WHAT IS EXPECTED: Print, without altering anything, the lines from the one that holds "obj.parent = None" to the one that holds "bpy.context.view_layer.update()", inclusive. No other lines belong in the output.

SUPPLIED MATERIAL:
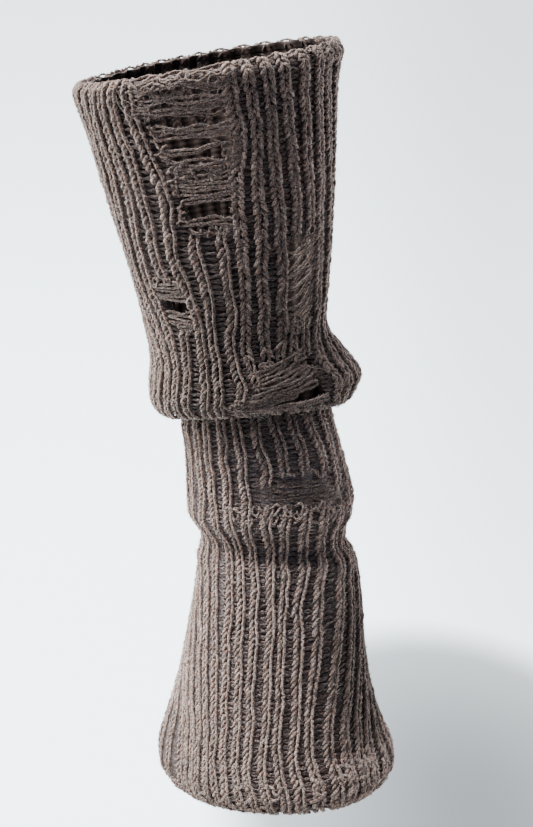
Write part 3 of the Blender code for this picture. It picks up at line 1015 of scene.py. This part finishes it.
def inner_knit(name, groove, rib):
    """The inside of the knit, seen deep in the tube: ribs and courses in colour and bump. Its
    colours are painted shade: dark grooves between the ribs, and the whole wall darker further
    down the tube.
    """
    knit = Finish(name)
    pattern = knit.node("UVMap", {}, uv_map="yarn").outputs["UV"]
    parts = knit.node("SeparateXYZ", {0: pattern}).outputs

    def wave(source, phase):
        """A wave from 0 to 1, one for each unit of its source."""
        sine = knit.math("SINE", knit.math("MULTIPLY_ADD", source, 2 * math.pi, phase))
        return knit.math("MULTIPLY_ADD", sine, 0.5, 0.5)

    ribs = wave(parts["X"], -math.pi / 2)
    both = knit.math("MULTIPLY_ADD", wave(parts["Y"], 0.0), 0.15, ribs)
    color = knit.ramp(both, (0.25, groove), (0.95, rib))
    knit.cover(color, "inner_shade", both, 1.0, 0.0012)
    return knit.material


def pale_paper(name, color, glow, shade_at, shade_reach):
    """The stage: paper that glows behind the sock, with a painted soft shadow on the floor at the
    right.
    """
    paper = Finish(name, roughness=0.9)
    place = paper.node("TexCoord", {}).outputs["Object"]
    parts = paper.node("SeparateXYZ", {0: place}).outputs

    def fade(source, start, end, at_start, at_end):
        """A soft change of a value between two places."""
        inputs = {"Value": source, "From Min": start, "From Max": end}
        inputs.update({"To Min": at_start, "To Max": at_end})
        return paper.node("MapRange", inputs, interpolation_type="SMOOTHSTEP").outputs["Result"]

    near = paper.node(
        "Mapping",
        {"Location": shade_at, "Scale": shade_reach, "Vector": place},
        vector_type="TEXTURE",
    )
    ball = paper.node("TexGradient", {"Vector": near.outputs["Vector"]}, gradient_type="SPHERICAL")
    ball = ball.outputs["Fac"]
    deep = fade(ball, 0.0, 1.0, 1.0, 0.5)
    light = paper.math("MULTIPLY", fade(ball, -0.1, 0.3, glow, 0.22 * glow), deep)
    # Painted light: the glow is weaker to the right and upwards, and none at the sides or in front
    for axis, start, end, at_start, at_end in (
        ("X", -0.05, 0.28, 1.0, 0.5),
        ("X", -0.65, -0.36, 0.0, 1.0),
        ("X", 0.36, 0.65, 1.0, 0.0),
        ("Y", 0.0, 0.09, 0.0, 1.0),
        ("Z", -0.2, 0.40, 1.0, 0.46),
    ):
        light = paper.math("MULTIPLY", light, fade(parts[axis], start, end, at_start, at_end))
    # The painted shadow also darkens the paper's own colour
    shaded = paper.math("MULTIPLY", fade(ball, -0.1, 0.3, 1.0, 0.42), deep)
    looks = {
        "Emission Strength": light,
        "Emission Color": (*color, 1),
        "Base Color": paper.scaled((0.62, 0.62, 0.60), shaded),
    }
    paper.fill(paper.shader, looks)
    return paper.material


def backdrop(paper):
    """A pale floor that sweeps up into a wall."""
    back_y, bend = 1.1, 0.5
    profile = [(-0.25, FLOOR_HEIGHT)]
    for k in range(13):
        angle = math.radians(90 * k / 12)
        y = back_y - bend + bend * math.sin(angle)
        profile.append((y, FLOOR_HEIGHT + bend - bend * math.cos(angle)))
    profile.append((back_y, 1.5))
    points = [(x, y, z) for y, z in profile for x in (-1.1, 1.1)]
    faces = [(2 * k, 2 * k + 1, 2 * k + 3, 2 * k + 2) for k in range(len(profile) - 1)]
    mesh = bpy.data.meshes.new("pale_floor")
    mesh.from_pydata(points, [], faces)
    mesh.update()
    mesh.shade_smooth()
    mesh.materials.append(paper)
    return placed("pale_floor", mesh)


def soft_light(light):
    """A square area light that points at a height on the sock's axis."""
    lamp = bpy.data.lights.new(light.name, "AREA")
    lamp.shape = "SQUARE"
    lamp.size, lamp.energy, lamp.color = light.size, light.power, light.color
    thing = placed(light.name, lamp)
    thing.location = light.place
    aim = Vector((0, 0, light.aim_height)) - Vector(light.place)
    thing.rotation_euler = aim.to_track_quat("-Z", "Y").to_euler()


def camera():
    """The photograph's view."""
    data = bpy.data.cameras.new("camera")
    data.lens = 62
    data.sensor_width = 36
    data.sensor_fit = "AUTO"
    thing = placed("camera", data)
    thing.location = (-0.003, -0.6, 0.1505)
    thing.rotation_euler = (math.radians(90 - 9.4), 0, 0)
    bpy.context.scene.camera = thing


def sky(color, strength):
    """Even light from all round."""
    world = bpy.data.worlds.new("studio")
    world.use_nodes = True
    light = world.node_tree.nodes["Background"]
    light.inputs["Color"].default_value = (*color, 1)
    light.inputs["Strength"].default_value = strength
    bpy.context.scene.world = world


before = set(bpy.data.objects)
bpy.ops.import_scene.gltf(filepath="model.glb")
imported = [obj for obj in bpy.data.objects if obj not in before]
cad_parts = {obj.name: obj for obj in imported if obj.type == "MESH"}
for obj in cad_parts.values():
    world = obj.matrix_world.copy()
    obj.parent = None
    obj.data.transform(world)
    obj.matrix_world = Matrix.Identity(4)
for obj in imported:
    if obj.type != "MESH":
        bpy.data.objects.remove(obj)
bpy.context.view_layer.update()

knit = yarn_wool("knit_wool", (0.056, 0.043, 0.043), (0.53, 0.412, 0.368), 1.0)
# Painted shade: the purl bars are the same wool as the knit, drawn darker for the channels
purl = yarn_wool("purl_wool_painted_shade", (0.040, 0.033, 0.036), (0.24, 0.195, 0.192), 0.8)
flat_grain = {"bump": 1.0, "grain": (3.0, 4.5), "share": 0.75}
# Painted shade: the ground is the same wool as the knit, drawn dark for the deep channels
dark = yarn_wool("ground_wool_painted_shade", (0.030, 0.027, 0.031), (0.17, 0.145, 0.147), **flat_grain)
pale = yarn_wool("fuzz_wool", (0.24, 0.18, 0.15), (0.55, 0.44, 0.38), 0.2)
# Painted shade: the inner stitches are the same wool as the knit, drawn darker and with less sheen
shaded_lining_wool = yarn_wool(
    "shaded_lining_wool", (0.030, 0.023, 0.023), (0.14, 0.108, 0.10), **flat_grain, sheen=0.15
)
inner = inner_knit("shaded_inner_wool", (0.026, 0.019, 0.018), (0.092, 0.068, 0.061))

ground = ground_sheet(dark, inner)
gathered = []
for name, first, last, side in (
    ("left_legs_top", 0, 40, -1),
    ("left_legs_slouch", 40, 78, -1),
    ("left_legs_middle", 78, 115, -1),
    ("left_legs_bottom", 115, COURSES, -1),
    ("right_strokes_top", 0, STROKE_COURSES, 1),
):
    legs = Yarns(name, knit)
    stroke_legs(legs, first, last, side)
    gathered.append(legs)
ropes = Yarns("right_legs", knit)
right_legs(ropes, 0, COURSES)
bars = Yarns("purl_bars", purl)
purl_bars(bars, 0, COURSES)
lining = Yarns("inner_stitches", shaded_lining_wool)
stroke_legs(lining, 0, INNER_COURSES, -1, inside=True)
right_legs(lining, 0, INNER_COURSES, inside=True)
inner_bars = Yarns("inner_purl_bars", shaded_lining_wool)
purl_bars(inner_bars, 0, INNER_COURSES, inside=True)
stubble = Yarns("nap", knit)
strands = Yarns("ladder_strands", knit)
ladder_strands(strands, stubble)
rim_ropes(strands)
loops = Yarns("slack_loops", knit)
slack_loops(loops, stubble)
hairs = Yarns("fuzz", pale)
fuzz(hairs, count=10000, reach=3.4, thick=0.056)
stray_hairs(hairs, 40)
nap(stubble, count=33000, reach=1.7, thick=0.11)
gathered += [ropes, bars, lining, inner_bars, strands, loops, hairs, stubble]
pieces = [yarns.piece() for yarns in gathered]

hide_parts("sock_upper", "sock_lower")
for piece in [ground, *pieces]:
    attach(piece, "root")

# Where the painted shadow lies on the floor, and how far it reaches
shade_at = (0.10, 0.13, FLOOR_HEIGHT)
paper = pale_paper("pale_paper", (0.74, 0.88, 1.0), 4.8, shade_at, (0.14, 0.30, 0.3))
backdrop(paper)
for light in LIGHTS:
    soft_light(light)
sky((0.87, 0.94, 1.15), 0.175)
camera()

SOLUTION TO THIS EXERCISE:
    obj.parent = None
    obj.data.transform(world)
    obj.matrix_world = Matrix.Identity(4)
for obj in imported:
    if obj.type != "MESH":
        bpy.data.objects.remove(obj)
bpy.context.view_layer.update()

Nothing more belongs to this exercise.